Creative agencies do not become more profitable just by doing more work.

They become more profitable when they stop losing money in the gaps between the work.


Frequently asked questions

1. What are hidden operational costs in creative agencies?

Hidden operational costs are the non-obvious time and resource drains inside agency workflows, such as scattered feedback, repeated revisions, approval delays, manual QA, version confusion, and coordination overhead.

2. Why do creative agencies struggle with profitability even when revenue looks strong?

Because revenue can hide operational inefficiency. Agencies may bill well but still lose margin through rework, unpriced coordination, slow approvals, duplicated effort, and senior people spending time on preventable operational cleanup.

3. What is the biggest operational cost in creative agencies?

There usually isn’t just one, but the most common major costs are revision chaos, scattered feedback, weak version control, and manual quality checks before delivery.

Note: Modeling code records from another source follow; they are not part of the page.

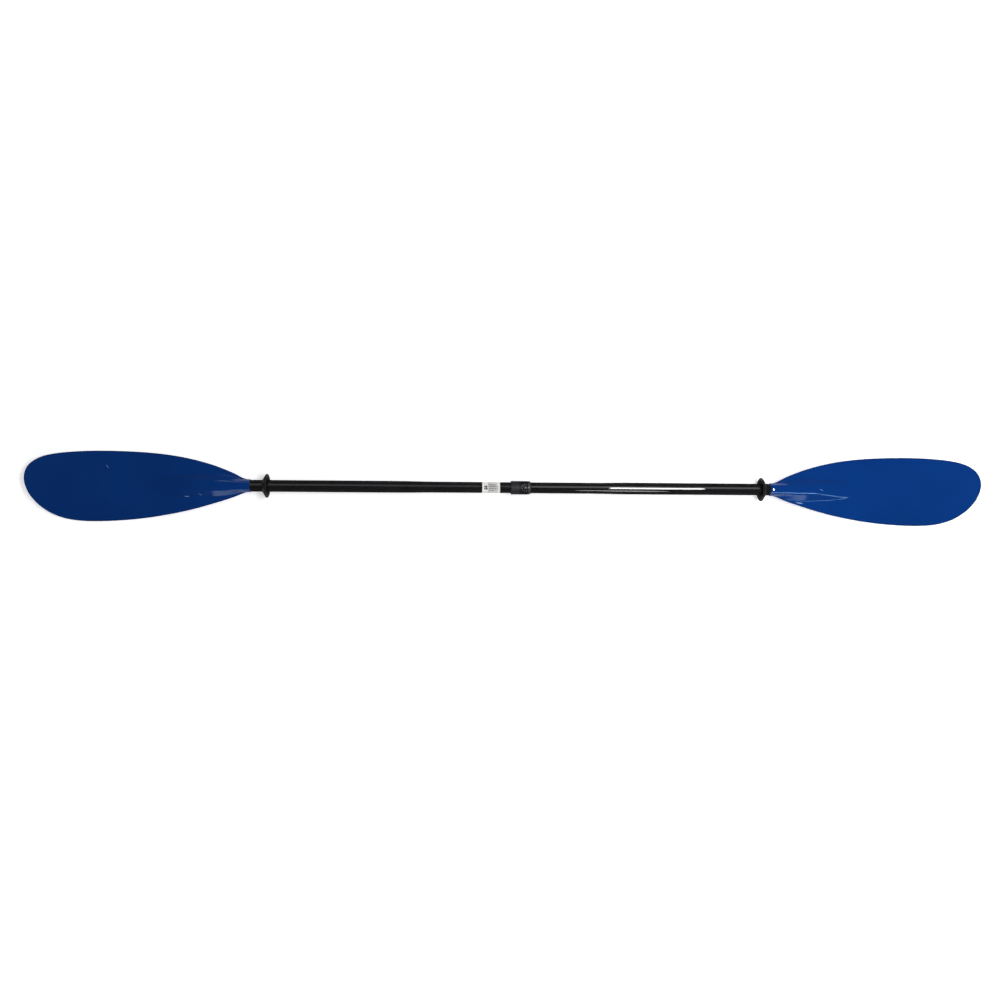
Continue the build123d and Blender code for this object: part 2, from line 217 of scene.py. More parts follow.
# Plan of a blade as (distance from the neck, y), round from the neck's +Y side over the tip
UPPER_EDGE = [
    (0, 15.2), (8, 15.7), (16, 17.6), (28, 23.4), (40, 29.6), (60, 37.9), (80, 45.4),
    (105, 53.2), (130, 59.9), (160, 66.4), (190, 71.4), (225, 75.6), (260, 78.4), (300, 80.3),
    (340, 81.1), (375, 80.9), (405, 79.7), (432, 77.6), (455, 74.9), (474, 71.2), (490, 66.5),
]
NOSE = [
    (490, 66.5), (502, 60.4), (512, 53), (519, 45), (524, 35), (527, 19),
    (526, 5), (522, -9), (516, -22.5), (508, -34.5), (497.5, -47), (485, -58),
]
LOWER_EDGE = [
    (0, -15.2), (8, -15.7), (16, -17.6), (28, -22.6), (40, -27.4), (60, -34.3),
    (80, -40.5), (120, -52.2), (160, -62.2), (200, -70.3), (240, -76.9), (275, -81.4),
    (310, -84.5), (345, -86.5), (375, -87), (402, -86.1), (424, -83.6), (443, -79.4),
    (458, -74), (472, -67), (485, -58),
]
OUTLINE_POINTS = 12001
STATIONS = 200
STATION_SHIFT = 0.06
FLANK = 18
FLANK_CROWDING = 0.8
CORE = 44
CORE_MARGIN = 0.4
ACROSS = 2 * FLANK + CORE + 1
RIM = 8
RIM_INSET = 1.5
NECK_ROUND_UNTIL = 30
EVEN_FROM, EVEN_TO = 0.45, 0.9
NOSE_PULL = 4
OUTLINE_STRIDE = 12


def outline_loop():
    """Points along the blade's upper edge, its nose and its lower edge, round the plan."""
    whole = smooth_curve(UPPER_EDGE + NOSE[1:] + LOWER_EDGE[::-1][1:], OUTLINE_POINTS)
    along = np.r_[0, np.cumsum(np.linalg.norm(np.diff(whole, axis=0), axis=1))]

    def nearest(point):
        return int(np.argmin(np.linalg.norm(whole - np.array(point), axis=1)))

    one, two = nearest(NOSE[0]), nearest(NOSE[-1])

    def spread(start, end, ts):
        at = along[start] + (along[end] - along[start]) * ts
        return np.c_[np.interp(at, along, whole[:, 0]), np.interp(at, along, whole[:, 1])]

    s = np.linspace(0, 1, STATIONS)
    s = s - STATION_SHIFT * np.sin(2 * math.pi * s)
    nose = spread(one, two, np.linspace(0, 1, ACROSS))
    return spread(0, one, s), nose, spread(two, len(whole) - 1, s)


def across_steps(y_low, y_up, w):
    """Where the columns of one row lie, as fractions: closer together on the spine's flanks."""
    core = np.minimum(w, np.minimum(-y_low, y_up) - CORE_MARGIN)
    crowded = np.linspace(0, 1, FLANK + 1) ** FLANK_CROWDING
    low = y_low + (-core - y_low) * crowded
    middle = core * np.sin(np.linspace(-math.pi / 2, math.pi / 2, CORE + 1))
    high = -(-y_up + (-core + y_up) * crowded)[::-1]
    ys = np.r_[low[:-1], middle, high[1:]]
    return (ys - y_low) / (y_up - y_low)


def blade_mesh(name, side):
    """Closed blade: two skins joined by a rounded rim, with the tube's socket at the neck."""
    upper, nose, lower = outline_loop()
    loop = np.r_[upper, nose[1:-1], lower]
    tangent = np.gradient(loop, axis=0)
    tangent /= np.linalg.norm(tangent, axis=1)[:, None]
    inward = np.c_[tangent[:, 1], -tangent[:, 0]]
    inward[0], inward[-1] = (0, -1), (0, 1)
    inset = loop + inward * RIM_INSET
    up_in = inset[:STATIONS]
    nose_in = inset[STATIONS - 1 : STATIONS - 1 + ACROSS][::-1]
    low_in = inset[-STATIONS:][::-1]
    s = np.linspace(0, 1, STATIONS)
    even = np.linspace(0, 1, ACROSS)
    rows = np.empty((STATIONS, ACROSS, 2))
    for i in range(STATIONS):
        w = float(eased(np.array([up_in[i, 0]]), SPINE_D, SPINE_HALF_WIDTH)[0])
        fractions = across_steps(low_in[i, 1], up_in[i, 1], w)
        blend = float(step(s[i], EVEN_FROM, EVEN_TO))
        t = fractions * (1 - blend) + even * blend
        rows[i] = low_in[i] * (1 - t)[:, None] + up_in[i] * t[:, None]
    # bend the last rows towards the nose, so that the last one lies on it
    straight_end = low_in[-1] * (1 - even)[:, None] + up_in[-1] * even[:, None]
    lift = nose_in - straight_end
    for i in range(STATIONS):
        rows[i] += lift * (s[i] ** NOSE_PULL)
    flat = rows.reshape(-1, 2)
    top_z = blade_height(flat[:, 0], flat[:, 1], 1.0)
    bottom_z = blade_height(flat[:, 0], flat[:, 1], -1.0)

    def place(d, y, z):
        return (side * (NECK_X + d), y, AXIS_Z + z)

    verts, faces = [], []
    top = np.arange(STATIONS * ACROSS).reshape(STATIONS, ACROSS)
    verts += [place(d, y, z) for (d, y), z in zip(flat, top_z)]
    bottom = top + len(verts)
    verts += [place(d, y, z) for (d, y), z in zip(flat, bottom_z)]
    for i in range(STATIONS - 1):
        for j in range(ACROSS - 1):
            faces.append((top[i, j], top[i + 1, j], top[i + 1, j + 1], top[i, j + 1]))
            faces.append((bottom[i, j], bottom[i, j + 1], bottom[i + 1, j + 1], bottom[i + 1, j]))
    # rim: one arc of points per outline point, from the upper skin round to the lower one
    border = np.r_[top[:, -1], top[-1, 1:-1][::-1], top[::-1, 0]]
    arcs = []
    for k, (point, inner) in enumerate(zip(loop, inset)):
        z_top, z_bottom = top_z[border[k]], bottom_z[border[k]]
        row = [int(border[k])]
        centre, reach = (z_top + z_bottom) / 2, (z_top - z_bottom) / 2
        at_neck = inner[0] < NECK_ROUND_UNTIL
        round_neck = min(max((NECK_R - abs(inner[1])) / RIM_INSET, 0), 1) if at_neck else 0
        start_angle = math.atan2(z_top, abs(inner[1]))
        for a in range(1, RIM):
            angle = math.pi / 2 - math.pi * a / RIM
            d, y = inner + (point - inner) * math.cos(angle)
            z = centre + reach * math.sin(angle)
            turn = start_angle * (1 - 2 * a / RIM)
            y_round = math.copysign(NECK_R * math.cos(turn), inner[1])
            z_round = NECK_R * math.sin(turn)
            y = y * (1 - round_neck) + y_round * round_neck
            z = z * (1 - round_neck) + z_round * round_neck
            row.append(len(verts))
            verts.append(place(d, y, z))
        row.append(int(border[k] + top.size))
        arcs.append(row)
    first_rim_face = len(faces)
    for one, two in zip(arcs[:-1], arcs[1:]):
        for a in range(RIM):
            faces.append((one[a], two[a], two[a + 1], one[a + 1]))
    last_rim_face = len(faces)
    # the neck's end: the skins' open loop, stepped in to the tube and down to the socket's floor
    mouth = list(top[0]) + arcs[0][1:-1] + list(bottom[0][::-1]) + arcs[-1][1:-1][::-1]
    mouth = [int(i) for i in mouth]
    angles = [math.atan2(verts[i][2] - AXIS_Z, verts[i][1]) for i in mouth]
    previous = mouth
    for d, r in ((0, NECK_R - MOUTH_ROUNDING), (0, SOCKET_BORE_R), (TUBE_IN_BLADE, SOCKET_BORE_R)):
        ring = [len(verts) + i for i in range(len(mouth))]
        verts += [place(d, r * math.cos(a), r * math.sin(a)) for a in angles]
        for i in range(len(mouth)):
            j = (i + 1) % len(mouth)
            faces.append((previous[i], previous[j], ring[j], ring[i]))
        previous = ring
    faces.append(tuple(previous[::-1]))
    # the skins start a little past the neck's end face, which leaves a small chamfer there
    for i in mouth:
        x, y, z = verts[i]
        verts[i] = (side * (abs(x) + MOUTH_ROUNDING), y, z)
    if side > 0:
        faces = [f[::-1] for f in faces]
    obj = new_object(name, verts, faces, 35.0)
    # How near each skin point lies to the outline; the blade's material paints shade along the edge
    # by it
    edge_mark = obj.data.attributes.new("edge", "FLOAT", "POINT")
    to_outline = rows[:, :, None, :] - loop[None, None, ::OUTLINE_STRIDE, :]
    edge_gap = np.sqrt((to_outline**2).sum(3)).min(2)
    near_edge = np.clip(1 - (edge_gap - RIM_INSET) / EDGE_SHADE_WIDTH, 0, 1).reshape(-1)
    values = np.ones(len(verts), np.float32)
    values[: len(near_edge)] = near_edge
    values[len(near_edge) : 2 * len(near_edge)] = near_edge
    edge_mark.data.foreach_set("value", values)
    # The rim faces take the second material, a darker blue as painted shade
    slots = np.zeros(len(faces), np.int32)
    slots[first_rim_face:last_rim_face] = 1
    obj.data.polygons.foreach_set("material_index", slots)
    return obj


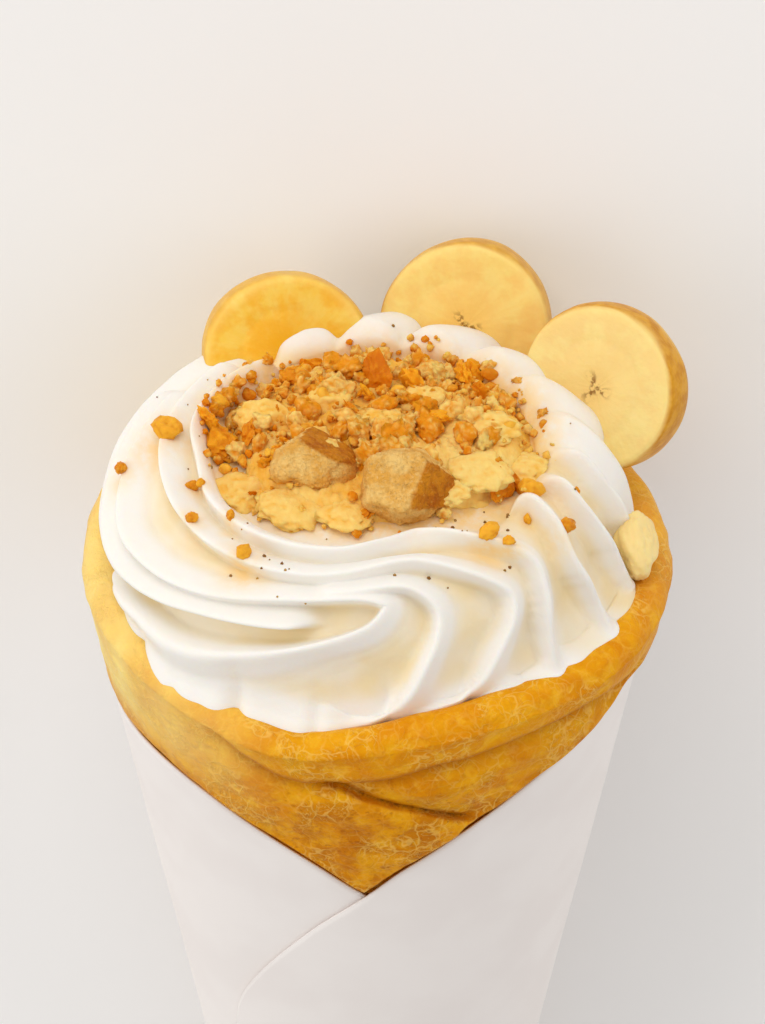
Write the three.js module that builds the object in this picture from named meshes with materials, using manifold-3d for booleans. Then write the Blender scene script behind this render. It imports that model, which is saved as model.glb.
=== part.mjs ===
// A rolled crepe in a plain paper sleeve, filled with piped cream, banana slices, biscuit
// pieces and crumbs. It can't stand unheld, so it lies on its back with its front up.
//
// Every piece is shaped upright first: +Z runs up the axis of the cone, -Y is the front,
// where the sleeve opens, and the origin is the middle of the mouth. Angles go round the
// axis in degrees, 0 at the front and positive to the right. The last lines lay it down.
// All lengths are millimetres.
import * as THREE from 'three';
import { mergeVertices } from 'three/addons/utils/BufferGeometryUtils.js';
import Module from 'manifold-3d';

const wasm = await Module();
wasm.setup();

// Cone
const MOUTH_R = 47;
const SLOPE = 0.187;
const LENGTH = 203;
const LEAN = Math.atan(SLOPE);
const GAP = 0.35;

// Paper sleeve: one sheet rolled round, its right end over its left end
const PAPER = 0.4;
const ROLL_START = -50;
const ROLL_END = 408;
const ROLL_STEP = 0.8;
const TUCK_R = 3;
const PRESS = 0.6;

// Crepe
const CREPE_INSET = 1.75;
const LIP = 3.5;
const FLOOR_DROP = 5;
const FLOOR_Z = -3;
const FOLD_DEPTH = 3;
const FOLD_ROUND = 3.2;
const FOLD_REACH = 6.5;

// Cream, and how far its underside stays from the middle of the crepe's round lip
const RIDGE_DEPTH = 3;
const RIDGE_INNER = 7;
const RIDGE_OUTER = 3;
const LIP_ROOM = LIP + GAP + 0.2;

// Toppings
const SLICE_T = 7.4;
const CHUNK_LEAN = 50;
const SEED = 20;
const GOLDEN_ANGLE = 2.39996;

// Upper edge of the sheet: [degrees of roll from the front, height]
const SHEET_EDGE = through([
  [-50, -68], [-20, -50], [1.5, -38.2], [14, -30.9], [28, -25], [42, -21], [56, -19.8],
  [90, -20.5], [135, -18], [180, -14], [225, -11], [270, -9], [294, -9.1], [308, -12.3],
  [329, -19.3], [352, -31.1], [361.5, -38.2], [375, -48.3], [396, -68.1], [403, -78], [408, -92],
]);

// Height of the crepe's lip, and of the two creases between its layers in front
const LIP_TOP = through([
  [-180, 3.5], [-135, 3.5], [-90, 3], [-60, 2], [-35, 0.3], [-15, -0.5], [0, 2], [15, 4.2],
  [30, 4.6], [50, 3.4], [90, 3], [135, 3.5], [180, 3.5],
]);
const FIRST_CREASE = through([
  [-35, -2.8], [-24, -6.4], [-17, -8.8], [0, -7], [11, -4.8], [30, -2.8], [46, -2.7], [65, -5],
]);
const SECOND_CREASE = through([
  [-20, -8.2], [-10, -9.9], [-1, -12.9], [8, -16.1], [16, -19.1], [25, -21.7], [40, -26],
]);

// Crest envelope of the cream from its middle to its foot: radius, height
const CREAM_PROFILE = new THREE.SplineCurve([
  [0, 19.5], [12, 20], [20, 23.5], [27, 26], [35, 23], [41, 16.5], [43.5, 9.5], [42.8, 4], [41.5, 0],
].map(([r, z]) => new THREE.Vector2(r, z)));
const PROFILE_LENGTH = CREAM_PROFILE.getLength();

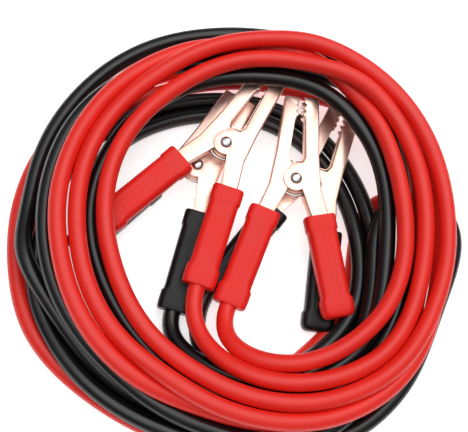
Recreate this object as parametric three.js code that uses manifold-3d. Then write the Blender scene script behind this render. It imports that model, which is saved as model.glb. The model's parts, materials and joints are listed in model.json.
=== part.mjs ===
// Car jumper cables: a red and a black booster cable, each with a spring clamp on both ends,
// lying as one loose coil with the four clamps inside it. Millimetres, +Z up.
// +Y points towards the tips of the jaws, and the floor is z = 0.
import * as THREE from "three";
import { mergeVertices } from "three/addons/utils/BufferGeometryUtils.js";
import Module from "manifold-3d";

const wasm = await Module();
wasm.setup();

// Cable
const cableDiameter = 13;
const turnGap = 0.3;
const seat = 0.3;
const lobeSides = 8;
const ringSegments = 32;
const leadSides = 8;

// Folded sheet of the clamps
const sheet = 1.5;
const channelHeight = 12.4;
const foldGap = 0.3;
const earRadius = 10;
const jawReach = 68;
const tipGap = 3.2;
const tipWidth = 12;
const slotFloor = 15;
const slotHalfWidth = 6.7;
const slotMouthHalfWidth = 4.2;
const toothCount = 3;
const toothPitch = 5.4;
const toothDepth = 2.2;
const shoulder = 20;
const backLean = 3.6;
const waistWidth = 20.6;
const waistHeight = -6;
const throatShare = 0.7;
const earFrom = -55;
const earTo = -232;
const earShelf = new THREE.Vector2(-4, 12.6);
const toothShares = [
  [0, 1],
  [0.3, 1],
  [0.5, 0.3],
  [0.75, 0],
  [0.96, 0.3],
];
const handleAngle = THREE.MathUtils.degToRad(15.5);
const handleStart = new THREE.Vector2(22, -30);
const handleWidth = 13;
const handleEnd = 58;
const handleTop = -3;

// Rivet and torsion spring
const rivetRadius = 3;
const rivetHeadRadius = 4.7;
const rivetHeadHeight = 2;
const boreGap = 0.3;
const springWire = 2;
const springRadius = 12.6;
const springTurns = 1.5;
const springSides = 6;
const springCoilGap = 0.3;
const springLegReach = 10;

// Grip sleeves
const sleeveLength = 80;
const sleeveWidth = 23;
const sleeveThickness = 15;
const sleeveCorner = 5;
const topCollarLength = 12;
const topCollarWidth = 25;
const endCollarLength = 15;
const endCollarWidth = 26;
const cableDepth = 14;
const cableBoreGap = 0.35;

// How the pile leans: the clamps and the upper turns rise towards the jaws
const clampSlope = Math.atan(0.103);
const layerGap = 0.3;

const steel = { color: 0xe6cdb4, roughness: 0.28, metalness: 1 };
const rivetSteel = { color: 0xd9dadb, roughness: 0.2, metalness: 1 };
const springSteel = { color: 0xa9a49c, roughness: 0.35, metalness: 1 };
const redVinyl = { color: 0xd8342c, roughness: 0.42, metalness: 0 };
const blackVinyl = { color: 0x141416, roughness: 0.45, metalness: 0 };
const redJacket = { color: 0xdb3930, roughness: 0.38, metalness: 0 };
const blackJacket = { color: 0x101012, roughness: 0.36, metalness: 0 };

function solidOf(geometry) {
  const bare = geometry.clone();
  bare.deleteAttribute("normal");
  bare.deleteAttribute("uv");
  const merged = mergeVertices(bare, 1e-4);
  const mesh = new wasm.Mesh({
    numProp: 3,
    vertProperties: merged.attributes.position.array,
    triVerts: new Uint32Array(merged.index.array),
  });
  return new wasm.Manifold(mesh);
}

function geometryOf(solid) {
  const mesh = solid.getMesh();
  const geometry = new THREE.BufferGeometry();
  geometry.setAttribute("position", new THREE.BufferAttribute(mesh.vertProperties, 3));
  geometry.setIndex(new THREE.BufferAttribute(mesh.triVerts, 1));
  geometry.computeVertexNormals();
  return geometry;
}

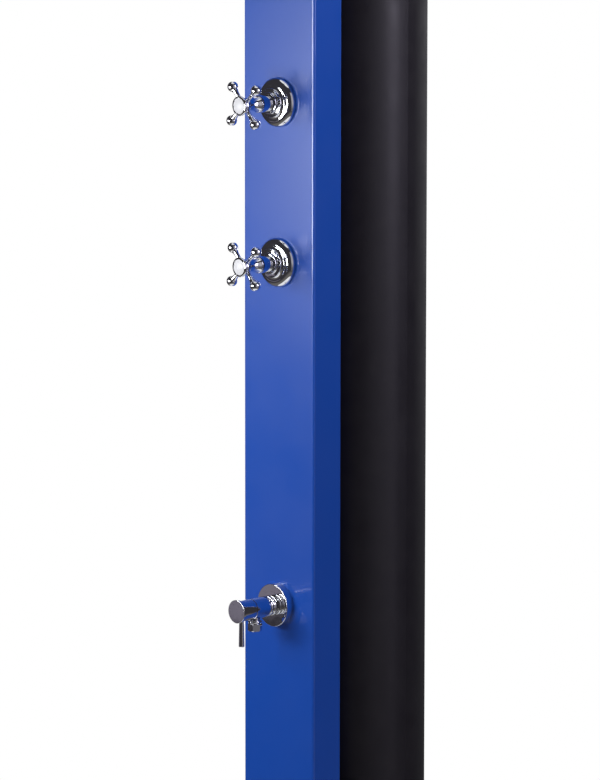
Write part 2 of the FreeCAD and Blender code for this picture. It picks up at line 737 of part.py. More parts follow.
def front_bore(z, radius):
    return rod(on_front(z), FRONT, radius, -PIPE_INSET, PORT_COLLAR_OUT)


def back_port(z):
    """Boss that meets the tank boss face to face."""
    return rod(pipe_point(0, z), BACK, BARREL_R - 1, 0, BOSS_REACH)


def back_bores(z):
    """Water way, and the thread for the tank nipple."""
    thread = rod(pipe_point(0, z), BACK, THREAD_R + SLIP, BACK_THREAD_START, BOSS_REACH)
    return [rod(pipe_point(0, z), BACK, SIDE_BORE_R, 0, BOSS_REACH), thread]


def inlet_manifold():
    """Bottom fitting: hose inlet from the left, tank feed to the back, cold pipe upwards."""
    bottom = HOSE_INLET_Z - MANIFOLD_FOOT
    inlet = pipe_point(0, HOSE_INLET_Z)
    body = rod(pipe_point(0, 0), UP, BARREL_R, bottom, MANIFOLD_TOP_Z).fuse([
        rod(inlet, LEFT, INLET_BRANCH_R, 0, BRANCH_END),
        back_port(TANK_INLET_Z),
    ])
    return body.cut(back_bores(TANK_INLET_Z) + [
        rod(pipe_point(0, 0), UP, BARREL_BORE_R, bottom + MANIFOLD_FLOOR, MANIFOLD_TOP_Z),
        rod(inlet, LEFT, SIDE_BORE_R, 0, BRANCH_END),
        rod(inlet, LEFT, THREAD_R + SLIP, BRANCH_END - INLET_GRIP, BRANCH_END),
        socket(0, MANIFOLD_TOP_Z, DOWN),
    ]).removeSplitter()


def inlet_nipple():
    """Hose inlet: a hexagon against the side wall, a half-inch thread on both sides of it."""
    origin = pipe_point(0, HOSE_INLET_Z)
    wall = PANEL_WIDTH / 2
    end = wall + INLET_HEX + INLET_THREAD
    body = rod(origin, LEFT, THREAD_R, BRANCH_END - INLET_GRIP, end - INLET_LEAD)
    lead = Part.makeCone(THREAD_R, THREAD_R - INLET_LEAD, INLET_LEAD,
                         origin + LEFT * (end - INLET_LEAD), LEFT)
    body = body.fuse([lead, hexagon(origin, LEFT, INLET_FLATS, wall, wall + INLET_HEX)])
    return body.cut(rod(origin, LEFT, INLET_BORE_R, 0, end + 1)).removeSplitter()


def tank_nipples():
    """Short threaded tubes between the fittings' back ports and the tank's front bosses."""
    reach = TANK_Y - TANK_INSIDE_R - PIPE_Y
    return Part.Compound([
        ring(pipe_point(0, z), BACK, THREAD_R, BARREL_BORE_R, BACK_THREAD_START + 1, reach)
        for z in (TANK_INLET_Z, TANK_OUTLET_Z)
    ])


def foot_tee():
    """Tee behind the foot tap."""
    bottom = FOOT_TAP_Z - FITTING_REACH
    top = FOOT_TAP_Z + FITTING_REACH
    body = rod(pipe_point(0, 0), UP, BARREL_R, bottom, top).fuse(front_port(FOOT_TAP_Z))
    return body.cut([
        rod(pipe_point(0, 0), UP, BARREL_BORE_R, bottom, top),
        front_bore(FOOT_TAP_Z, THREAD_R + SLIP),
        socket(0, bottom, UP),
        socket(0, top, DOWN),
    ]).removeSplitter()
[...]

4. How do approval delays hurt agency operations?

Approval delays block project flow, disrupt resource planning, push delivery timelines, create scheduling conflicts, and reduce how many profitable projects the team can handle at once.

5. Why is manual quality control expensive for agencies?

Manual QA consumes senior time, is hard to scale, and still leaves room for human error. When every file depends on someone manually checking spacing, copy, alignment, and consistency, delivery becomes slower and more fragile.

6. Can project management tools alone fix agency operational issues?

Not necessarily. Tools help, but if the agency doesn’t define a clear workflow for feedback, approvals, version control, and quality checks, tool sprawl can actually make the process more fragmented.

7. How can agencies reduce hidden operational costs?

Agencies can reduce hidden costs by centralizing feedback, defining approval stages, improving version control, building quality checks into the workflow, documenting handoffs, and auditing coordination time across projects.